**Required task**
Copy the records below verbatim, from the first line through the line containing "the steering column.", inclusive, and output nothing else.

**Given data**
___

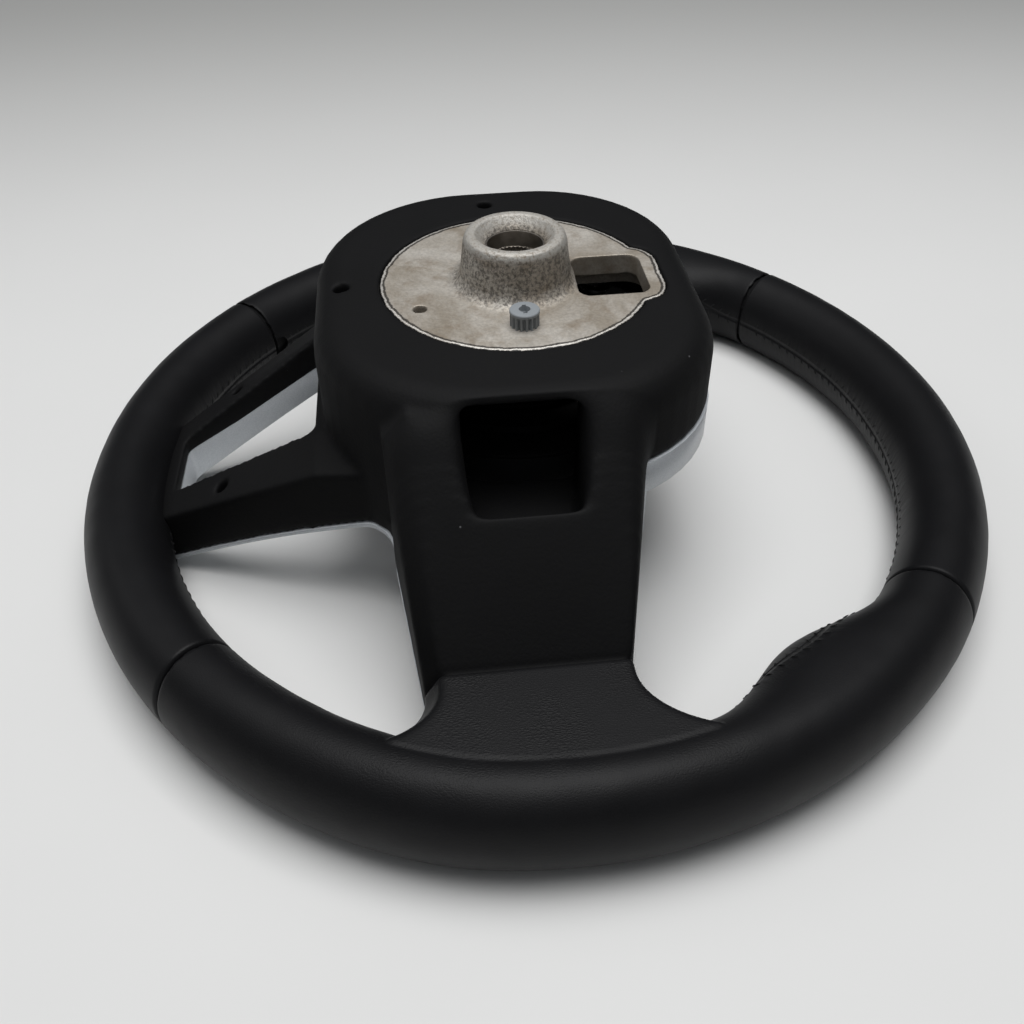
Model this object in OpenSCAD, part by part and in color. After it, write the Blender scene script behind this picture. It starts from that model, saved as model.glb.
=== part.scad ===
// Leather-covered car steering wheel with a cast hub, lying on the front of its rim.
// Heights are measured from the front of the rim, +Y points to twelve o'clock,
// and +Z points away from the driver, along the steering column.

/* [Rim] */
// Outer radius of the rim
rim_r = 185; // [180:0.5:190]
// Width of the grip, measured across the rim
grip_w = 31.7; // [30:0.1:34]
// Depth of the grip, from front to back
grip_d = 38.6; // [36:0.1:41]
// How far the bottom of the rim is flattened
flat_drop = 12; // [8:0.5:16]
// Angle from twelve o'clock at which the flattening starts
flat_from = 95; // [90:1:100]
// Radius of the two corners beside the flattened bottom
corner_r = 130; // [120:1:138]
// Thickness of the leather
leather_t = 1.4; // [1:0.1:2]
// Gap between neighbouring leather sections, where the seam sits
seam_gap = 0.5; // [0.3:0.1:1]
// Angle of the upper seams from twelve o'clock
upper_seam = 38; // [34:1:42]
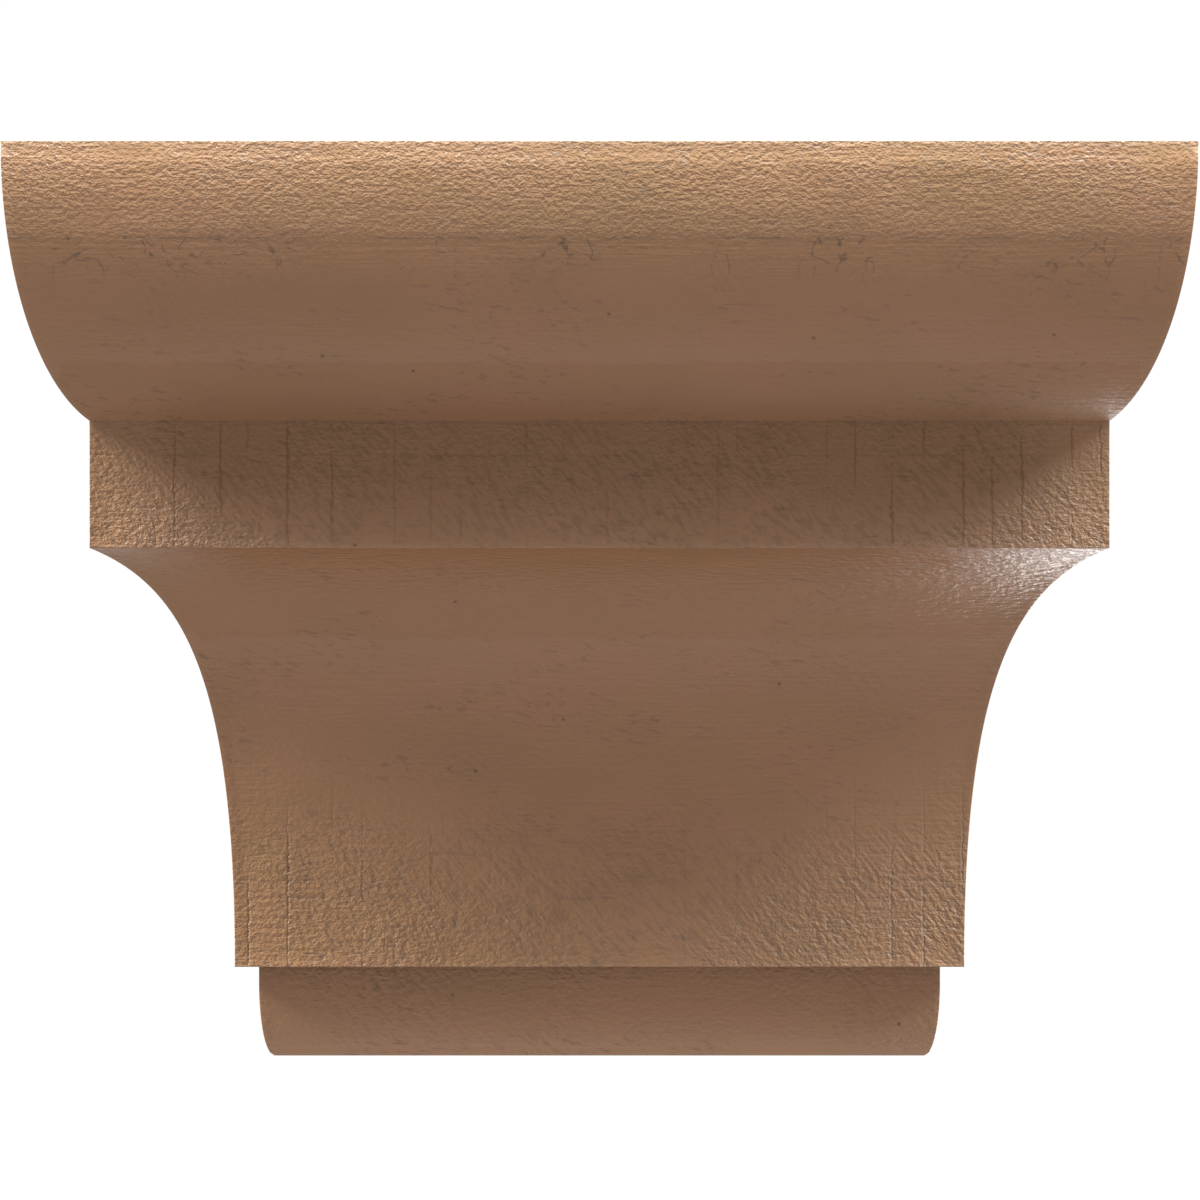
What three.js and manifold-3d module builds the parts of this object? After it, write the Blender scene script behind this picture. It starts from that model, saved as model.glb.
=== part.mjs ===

___

**Output for this task**
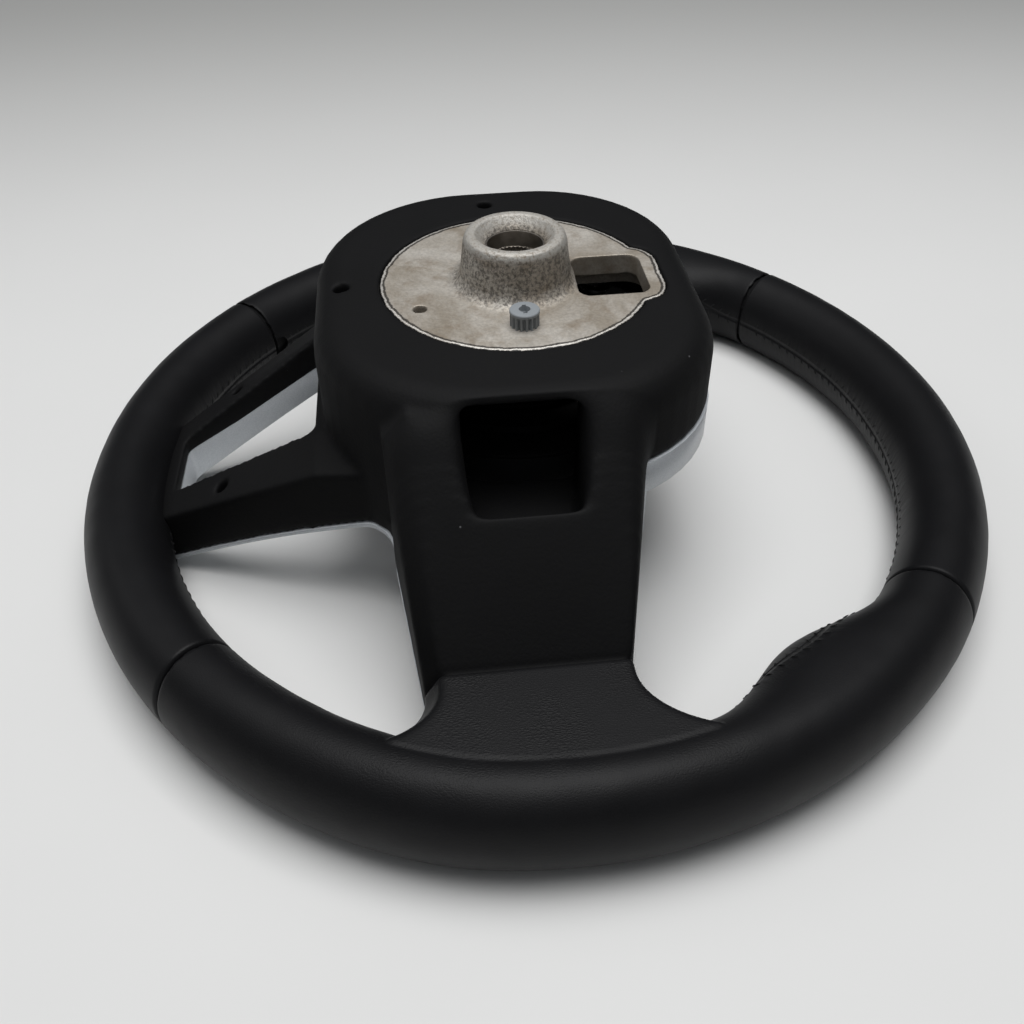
Model this object in OpenSCAD, part by part and in color. After it, write the Blender scene script behind this picture. It starts from that model, saved as model.glb.
=== part.scad ===
// Leather-covered car steering wheel with a cast hub, lying on the front of its rim.
// Heights are measured from the front of the rim, +Y points to twelve o'clock,
// and +Z points away from the driver, along the steering column.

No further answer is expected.